オマタセシマシタの返し馬では、大勢のファンがスマホなどを構え、熱い視線を送った

 ■「最後はしっかりと伸びて、格好良かった」

 ゴール前で応援したファンたちにもレースの感想を聞いた。

 「仕掛けがちょっと早くて、直線を向いてどうかなあと思ったが、最後はしっかりと伸びて押し切ったので格好良かったです。さすが渡辺騎手だなあと。もう1個しっかり勝って船橋に行ってほしい」と男性ファン。次走はクラスが上がりそうだが「時計は1分33秒台でしたが、ここで1回走ったんで、タイムも詰めてくると思うんで。相手も強くなるが、頑張ってほしいです」。渡辺騎手については「朝から連勝でイケイケモードでした。『笠松競馬を引っ張っていかなきゃ』という自覚もあるのでしょう」と頼もしい存在に成長。今後は渡辺騎手に続く若手の成長や新人騎手の加入も期待していた。

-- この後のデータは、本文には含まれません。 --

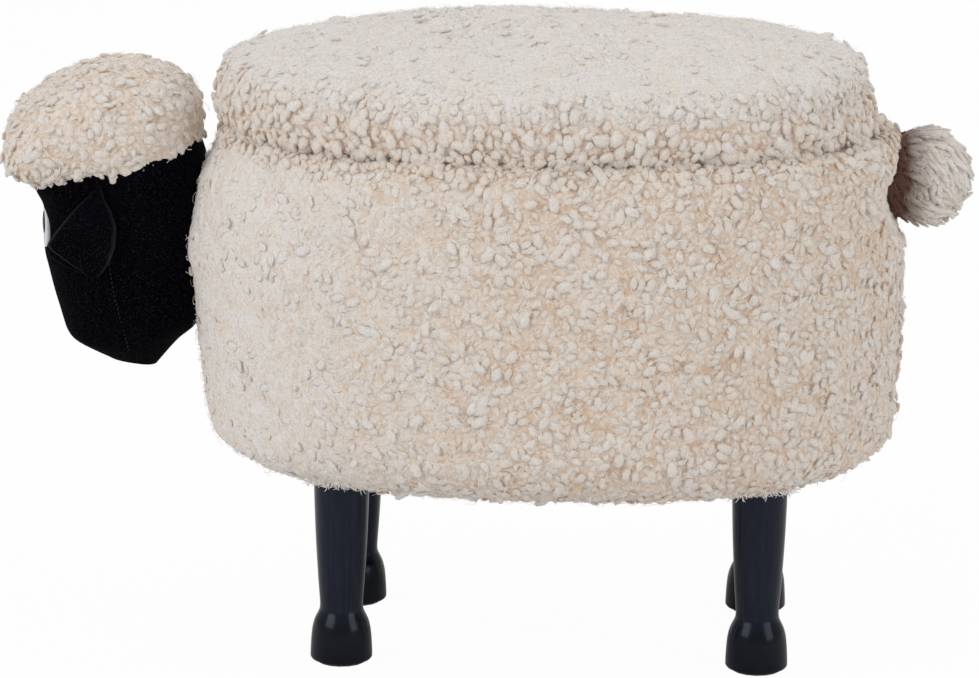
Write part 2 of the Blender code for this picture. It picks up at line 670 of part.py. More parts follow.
def make_head(lining, wall, foam, fleece):
    """Cover, stuffing, block, bolts, cap, ears and eyes of the head."""
    around_head = face_solid("around_head", -SOFT_GAP, None)
    felt = face_solid("face_cover", 0, body_solid("body_clearance", FIT_GAP), "black_felt")
    inside = face_solid("face_inside", FELT_THICK, body_solid("body_felt", FIT_GAP + FELT_THICK))
    cut(felt, inside)
    stuffing = face_solid("head_stuffing", FELT_THICK + SOFT_GAP,
                          body_solid("body_stuffing", FELT_THICK + FIT_GAP + SOFT_GAP), "stuffing")

    block_back_x = body_left_x - FELT_THICK - 2 * FIT_GAP
    block_front_x = block_back_x - BLOCK_LENGTH
    block = box("head_block", (block_front_x, -BLOCK_WIDTH / 2, block_z - BLOCK_HEIGHT / 2),
                (block_back_x, BLOCK_WIDTH / 2, block_z + BLOCK_HEIGHT / 2), "plywood")
    bevel = block.modifiers.new("edges", 'BEVEL')
    bevel.width = BOARD_CHAMFER
    bevel.segments = 1
    pocket = box("block_pocket", (block_front_x - FIT_GAP, -BLOCK_WIDTH / 2 - FIT_GAP,
                                  block_z - BLOCK_HEIGHT / 2 - FIT_GAP),
                 (head_back_x, BLOCK_WIDTH / 2 + FIT_GAP, block_z + BLOCK_HEIGHT / 2 + FIT_GAP))
    cut(stuffing, pocket)

    lining_inset = wall_inside + FIT_GAP + LINING_THICK
    half_turn = OVAL_STEPS // 2
    apex = oval_point(half_turn, lining_inset, block_z)
    beside = oval_point(half_turn + 1, lining_inset, block_z)
    slope = (beside.x - apex.x) / abs(beside.y - apex.y)
    seat_x = apex.x + slope * HEAD_BOLT_CAP_RADIUS + FIT_GAP
    nut_x = block_front_x - FIT_GAP
    tip_x = nut_x - HEX_NUT_HEIGHT - BOLT_STICKOUT
    dome = HEAD_BOLT_CAP_HEIGHT
    bolt = turned_mesh("head_bolt", ((0, dome), (HEAD_BOLT_CAP_RADIUS / 2, dome * 7 / 8),
                                     (HEAD_BOLT_CAP_RADIUS * 7 / 8, dome / 2), (HEAD_BOLT_CAP_RADIUS, 0),
                                     (HEAD_BOLT_RADIUS, 0), (HEAD_BOLT_RADIUS, tip_x - seat_x),
                                     (0, tip_x - seat_x)), SMALL_STEPS)
    bore = HEAD_BOLT_RADIUS + FIT_GAP
    hole = turned_mesh("head_bolt_hole", rod_profile(bore, tip_x - seat_x - FIT_GAP, CUT_OVERRUN),
                       SMALL_STEPS)
    room = turned_mesh("nut_room", rod_profile(HEX_NUT_RADIUS + FIT_GAP, tip_x - FIT_GAP,
                                               block_front_x + BLOCK_LENGTH / 2), SMALL_STEPS)
    hex_bore = bore / math.cos(math.pi / 6)
    nut = turned_mesh("hex_nut", ((hex_bore, HEX_NUT_HEIGHT), (HEX_NUT_RADIUS, HEX_NUT_HEIGHT),
                                  (HEX_NUT_RADIUS, 0), (hex_bore, 0), (hex_bore, HEX_NUT_HEIGHT)), 6)
    forward = Vector((1, 0, 0))
    for label, rise in (("lower", -HEAD_BOLT_RISE), ("upper", HEAD_BOLT_RISE)):
        z = block_z + rise
        turned(label + "_head_bolt", bolt, "steel", (seat_x, 0, z), forward)
        turned(label + "_head_nut", nut, "steel", (nut_x - HEX_NUT_HEIGHT, 0, z), forward)
        cutter = turned(label + "_bolt_hole", hole, place=(seat_x, 0, z), pointing=forward)
        for item in (lining, wall, foam, fleece, felt, block):
            cut(item, cutter)
        cut(stuffing, turned(label + "_nut_room", room, place=(0, 0, z), pointing=forward))

    cap_sizes = (CAP_LENGTH / 2, CAP_HALF_WIDTH, CAP_HALF_HEIGHT)
    cap = ball("head_cap", (cap_x, 0, cap_z), cap_sizes, CAP_POWER, CAP_LEAN, "fleece",
               rings=12, steps=24)
    cut(cap, around_head, bpy.data.objects["body_clearance"])
    around_cap = ball("around_cap", (cap_x, 0, cap_z), [size + FIT_GAP for size in cap_sizes],
                      CAP_POWER, CAP_LEAN, rings=12, steps=24)

    for label, side in (("left", -1), ("right", 1)):
        ear = add_object(label + "_ear", ear_mesh(label + "_ear", side), "black_felt")
        cut(ear, around_head, around_cap)
        make_eye(label, side, around_head)


def make_eye(label, side, around_head):
    """An oval eye on the front of the face, with its pupil over it."""
    front_x, back_x, half_width = face_at(eye_z)
    reach = (1 - (EYE_Y / half_width) ** FACE_POWER) ** (1 / FACE_POWER)
    x = (front_x + back_x) / 2 - (back_x - front_x) / 2 * reach
    turn = -side * EYE_TURN
    place = (x, side * EYE_Y, eye_z)
    sizes = (EYE_BULGE, EYE_HALF_WIDTH, EYE_HALF_HEIGHT)
    eye = ball(label + "_eye", place, sizes, 2, 0, "eye_white", turn, 8, 16)
    cut(eye, around_head)
    around_sizes = [size + FIT_GAP for size in sizes]
    around_eye = ball(label + "_around_eye", place, around_sizes, 2, 0, None, turn, 8, 16)
    pupil_place = (x, side * EYE_Y, eye_z + PUPIL_RISE)
    pupil_sizes = (EYE_BULGE + PUPIL_BULGE, PUPIL_HALF_WIDTH, PUPIL_HALF_HEIGHT)
    pupil = ball(label + "_pupil", pupil_place, pupil_sizes, 2, 0, "pupil_black", turn, 8, 12)
    cut(pupil, around_head, around_eye)


def box(name, low, high, finish=None):
    form = bmesh.new()
    bmesh.ops.create_cube(form, size=1)
    centre = (Vector(low) + Vector(high)) / 2
    size = Vector(high) - Vector(low)
    bmesh.ops.scale(form, vec=size, verts=form.verts)
    bmesh.ops.translate(form, vec=centre, verts=form.verts)
    return add_object(name, mesh_from(form, name), finish)


def make_tail():
    """A fleece pompom gathered round its stuffing and sewn to the tub."""
    radius = TAIL_RADIUS
    pompom = ball("tail_pompom", (tail_x, 0, tail_z), (radius, radius, radius), 2, 0, "fleece",
                  rings=10, steps=20)
    core_x = tail_x + TAIL_CORE_OUT
    core = TAIL_CORE_RADIUS
    ball("tail_stuffing", (core_x, 0, tail_z), (core, core, core), 2, 0, "stuffing", rings=8, steps=12)
    core += FIT_GAP
    hollow = ball("tail_hollow", (core_x, 0, tail_z), (core, core, core), 2,
                  rings=8, steps=12)
    channel = turned_mesh("tail_neck", rod_profile(TAIL_NECK_RADIUS, 0, 2 * TAIL_RADIUS), SMALL_STEPS)
    neck = turned("tail_neck", channel, place=(core_x, 0, tail_z), pointing=(-1, 0, 0))
    cut(pompom, bpy.data.objects["body_clearance"], hollow, neck)


empty_scene()
parts = make_collection("animal_footstool")
cutters = make_collection("cutters")
base, wall, hoop, lining, fleece, band, foam = make_tub()
make_legs(base, fleece, band)
make_wall_screws(wall, base, hoop)
make_lid()
make_head(lining, wall, foam, fleece)
make_tail()
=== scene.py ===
import math

import bpy
import numpy as np
from mathutils import Matrix, Vector, kdtree, noise


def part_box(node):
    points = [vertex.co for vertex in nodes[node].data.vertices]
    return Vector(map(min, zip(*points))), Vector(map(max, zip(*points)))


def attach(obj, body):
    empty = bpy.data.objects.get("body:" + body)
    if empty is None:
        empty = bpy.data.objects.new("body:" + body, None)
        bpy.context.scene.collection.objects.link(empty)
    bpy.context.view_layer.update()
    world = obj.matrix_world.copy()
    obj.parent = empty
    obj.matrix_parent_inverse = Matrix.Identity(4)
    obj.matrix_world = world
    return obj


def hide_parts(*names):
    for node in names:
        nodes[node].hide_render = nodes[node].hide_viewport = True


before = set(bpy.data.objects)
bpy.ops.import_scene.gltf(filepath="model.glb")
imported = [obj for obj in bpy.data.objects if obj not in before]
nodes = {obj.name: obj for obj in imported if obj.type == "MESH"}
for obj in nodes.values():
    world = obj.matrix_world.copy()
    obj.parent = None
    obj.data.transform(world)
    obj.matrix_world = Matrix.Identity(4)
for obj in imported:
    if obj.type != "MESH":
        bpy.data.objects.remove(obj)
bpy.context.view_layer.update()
scene = bpy.context.scene
noise.seed_set(7)   # noise vectors take their offsets from this, and from the clock without it
print("frame: %d nodes" % len(nodes))

camera = {
    "place": (0.1513, -3.3047, 1.0142),
    "target": (0.0024, 0.0, 0.2092),
    "roll": 0.0084,
    "lens": 183.0,
    "sensor": 36.0,
    "farthest": 40.0,
}


def addItem(name, data):
    item = bpy.data.objects.new(name, data)
    scene.collection.objects.link(item)
    return item


def setCamera():
    data = bpy.data.cameras.new("photo_view")
    data.lens = camera["lens"]
    data.sensor_width = camera["sensor"]
    data.clip_end = camera["farthest"]
    place = Vector(camera["place"])
    back = (place - Vector(camera["target"])).normalized()
    level = Vector((0, 0, 1)).cross(back).normalized()
    upright = back.cross(level)
    turnX = math.cos(camera["roll"])
    turnY = math.sin(camera["roll"])
    right = level * turnX + upright * turnY
    up = upright * turnX - level * turnY
    matrix = Matrix((right, up, back)).transposed().to_4x4()
    matrix.translation = place
    scene.camera = addItem("photo_view", data)
    scene.camera.matrix_world = matrix


setCamera()
print("camera: %g mm lens" % camera["lens"])


class Wire:
    # A material's socket that can stand in a Python sum
    def __init__(self, finish, socket):
        self.finish = finish
        self.socket = socket

    def math(self, operation, *values):
        return self.finish.node("Math", {"operation": operation}, dict(enumerate(values)))

    def __add__(self, other):
        return self.math("ADD", self, other)

    def __sub__(self, other):
        return self.math("SUBTRACT", self, other)

    def __rsub__(self, other):
        return self.math("SUBTRACT", other, self)

    def __mul__(self, other):
        return self.math("MULTIPLY", self, other)

    __radd__ = __add__
    __rmul__ = __mul__

    def between(self, low, high):
        # 0 below the low value, 1 above the high one, with a smooth step between them
        return self.finish.node("MapRange", {"interpolation_type": "SMOOTHSTEP"},
                                {"Value": self, "From Min": low, "From Max": high})


class Finish:
    def __init__(self, name, colour, roughness, **fixed):
        self.material = bpy.data.materials.new(name)
        self.material.use_nodes = True
        self.tree = self.material.node_tree
        self.shader = self.tree.nodes["Principled BSDF"]
        self.feed("Base Color", (*colour, 1.0))
        self.feed("Roughness", roughness)
        for key, value in fixed.items():
            self.feed(key.replace("_", " "), value)

    def feed(self, name, value):
        self.plug(self.shader.inputs[name], value)

    def plug(self, socket, value):
        if isinstance(value, Wire):
            self.tree.links.new(value.socket, socket)
        else:
            socket.default_value = value

    def node(self, kind, settings=None, values=None, output=0):
        made = self.tree.nodes.new("ShaderNode" + kind)
        for key, value in (settings or {}).items():
            if key == "stops":
                self.setStops(made.color_ramp, value)
            else:
                setattr(made, key, value)
        for key, value in (values or {}).items():
            self.plug(made.inputs[key], value)
        return Wire(self, made.outputs[output])

    def setStops(self, ramp, stops):
        while len(ramp.elements) < len(stops):
            ramp.elements.new(1.0)
        for element, (place, colour) in zip(ramp.elements, stops):
            element.position = place
            element.color = (*colour, 1.0)

    def attribute(self, name, output=2):
        return self.node("Attribute", {"attribute_name": name}, None, output)

    def place(self):
        return self.node("TexCoord", None, None, 3)

    def stretched(self, factors):
        return self.node("VectorMath", {"operation": "MULTIPLY"}, {0: self.place(), 1: factors})

    def noise(self, scale, detail=2.0, vector=None):
        return self.node("TexNoise", None,
                         {"Vector": vector or self.place(), "Scale": scale, "Detail": detail})

    def mix(self, factor, first, second):
        colours = [value if isinstance(value, Wire) else (*value, 1.0) for value in (first, second)]
        return self.node("Mix", {"data_type": "RGBA"}, {0: factor, 6: colours[0], 7: colours[1]}, 2)

    def bump(self, height, strength, distance):
        values = {"Height": height, "Strength": strength, "Distance": distance}
        self.feed("Normal", self.node("Bump", None, values))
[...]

 ■「2勝し移籍しちゃうと寂しい」「競り合いになって行けーと」

 女性ファンは「勝ったのはうれしいですが、2勝して移籍しちゃうとちょっと寂しいですね。また勝ってほしいけど、すごく複雑な気持ちです」と。次は2、3着でもいいから、もう少し笠松にいてほしいということだろう。

 「最後の直線では、みんなワーッとなって歓声が上がり、競り合いになって『行けー』と盛り上がりました。平場のレースなのに、渡辺騎手がガッツポーズをしていた。プレッシャーもあったでしょうが、1着ゴールをオーナーにアピールしたのでは」と、生観戦での熱狂ぶりも伝えてくれた。

返し馬に向かうオマタセシマシタと渡辺騎手

 また「応援幕もあったし、オマタセちゃんを見たくて、初めて笠松競馬場に来た若い人が多く、単勝馬券などを買っていた。柵にぶつかりそうになったが、返し馬をしてくれて、撮影するファンのためにも存在感をアピールできて良かった。話題の馬がいると、笠松競馬も盛り上がりますよね。斉藤オーナーが来場したら、もっとすごいだろうな」とも。

 ■ぜひ来場して、お面なしで2勝目ゲットを

 笠松では月に2回ほど走る馬が多い。オマタセシマシタも順調なら、次走は2月6~10日の如月シリーズか。「応援していただいた皆さんに、馬券でもやっと貢献できました。今度は笠松競馬場で観戦できるといいです」と斉藤オーナー。ぜひライブで観戦していただいて、2勝目ゲットの口取りでは、お面などのかぶり物なしで愛馬の手綱を持って、渡辺騎手、笹野調教師らと記念撮影を行いたい。